「銀行が高く評価する物件」は価値の高い物件といえるのか?…不動産営業マンの“巧みなセールストーク”に潜む落とし穴【不動産投資のプロが解説】

「銀行が高く評価する物件」は価値の高い物件といえるのか?…不動産営業マンの“巧みなセールストーク”に潜む落とし穴【不動産投資のプロが解説】

投資用の物件を選択する際、不動産営業マンから「銀行からの評価が高い物件ですよ」と聞くと、「市場価格が高い良物件だ」と思ってしまいがちですが、実態は大きく異なります。本稿では、株式会社JKASの「不動産投資に困ったときのあなたの街の相談窓口」代表を務める中村悠樹氏が、銀行が物件のどこをみているのかについて解説します。

銀行の目的は、貸したお金に利子をつけて返済してもらうこと

不動産投資家に融資を行う銀行は、融資の可否を判断するにあたり、投資家自身を審査するだけでなく投資対象となる物件についても評価を行っています。

 

それでは、銀行はどんなポイントを重視して物件をみているのでしょうか。

 

まず大原則ですが、銀行は融資(お金を貸す)をしますが、顧客から利子をつけて返済してもらうことで利益を得ています。つまり貸すことが目的なのではなく、利子をつけて返済してもらうことが目的です。

 

銀行内部では、銀行員達は融資の目標を会社から迫られ「借りてほしい。審査を通してほしい」と日々走り回っているため、つい融資を出すこと自体が目的なんだと、勘違いをしてしまうかもしれません。しかし本来の原理原則でいえば、銀行は融資をしてからが勝負。きっちりと回収しなければ商売は立ち行かないのです。

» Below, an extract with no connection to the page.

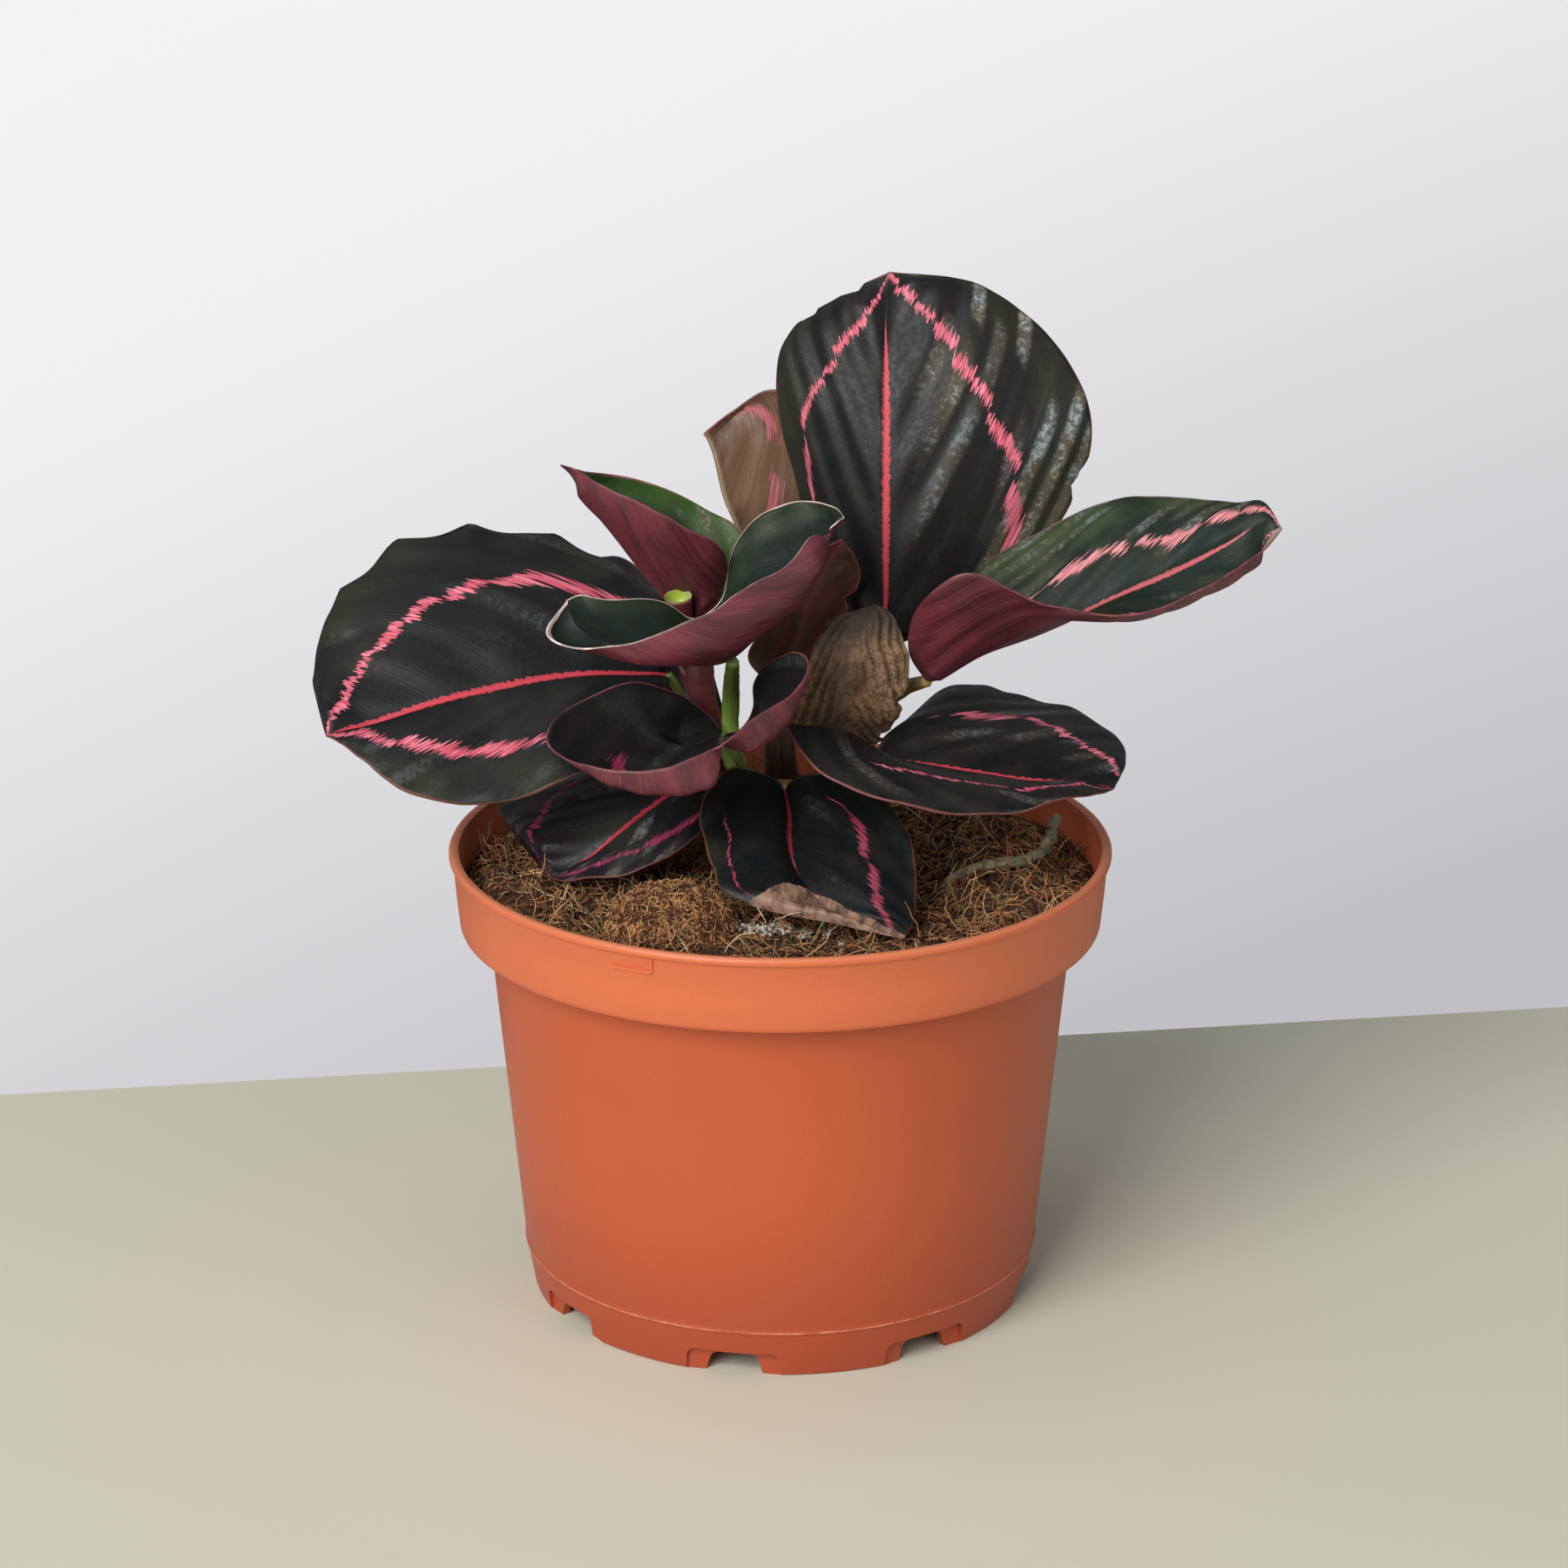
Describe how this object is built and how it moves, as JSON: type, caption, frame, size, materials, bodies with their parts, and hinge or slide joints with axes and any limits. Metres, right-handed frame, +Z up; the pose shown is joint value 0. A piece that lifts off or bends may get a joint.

投資目的で不動産を購入する際の基準になる「建物の残存年数」

投資目的で不動産を購入する人への融資の可否を判断する場合、投資対象となる不動産が返済期間中、ちゃんと賃貸経営していける物件なのかどうかが重要なポイントになります。

 

そこで大きな基準の1つになるのが、建物の残存年数です。

 

一般的に木造は24年間、軽量鉄骨造27年、重量鉄骨造は34年、鉄筋コンクリート造47年となっています。日本では「建物に寿命がある」という考え方をします。もちろんどの国のどんな物にも寿命はあるのですが、日本はそれが顕著な国だという前提を持っておくといいかもしれません。

 

海外先進国のなかには、建物が古ければ古いほど物件価値が上がっていくような国もあります。しかし、日本では建物には寿命があり、寿命がくれば建物は無価値になるという文化が強烈に根付いているのです。海外の先進国に比べても日本の建築技術は高く、倒壊のリスクが低いにも関わらず、です。

 

よく手入れがされ、伝統あるデザイン、一流デザイナーの作った美しいデザインの建築物には古くても価値があるはずですが、そのあたりは銀行の評価にはまったく関係がありません。さらに、このデザインについては、一般市場の価格にも反映されていないのが実情です。

 

筆者としてはこれが、日本の建築物のデザインや間取りが一向に進化せず、不動産業界・建築業界の技術が停滞している大きな原因ではないかと考えています。心地良い生活に、美しいデザインは欠かせません。その建物のデザイン性が、現在の基準ではほぼ評価されないのは大きな問題だといえそうです。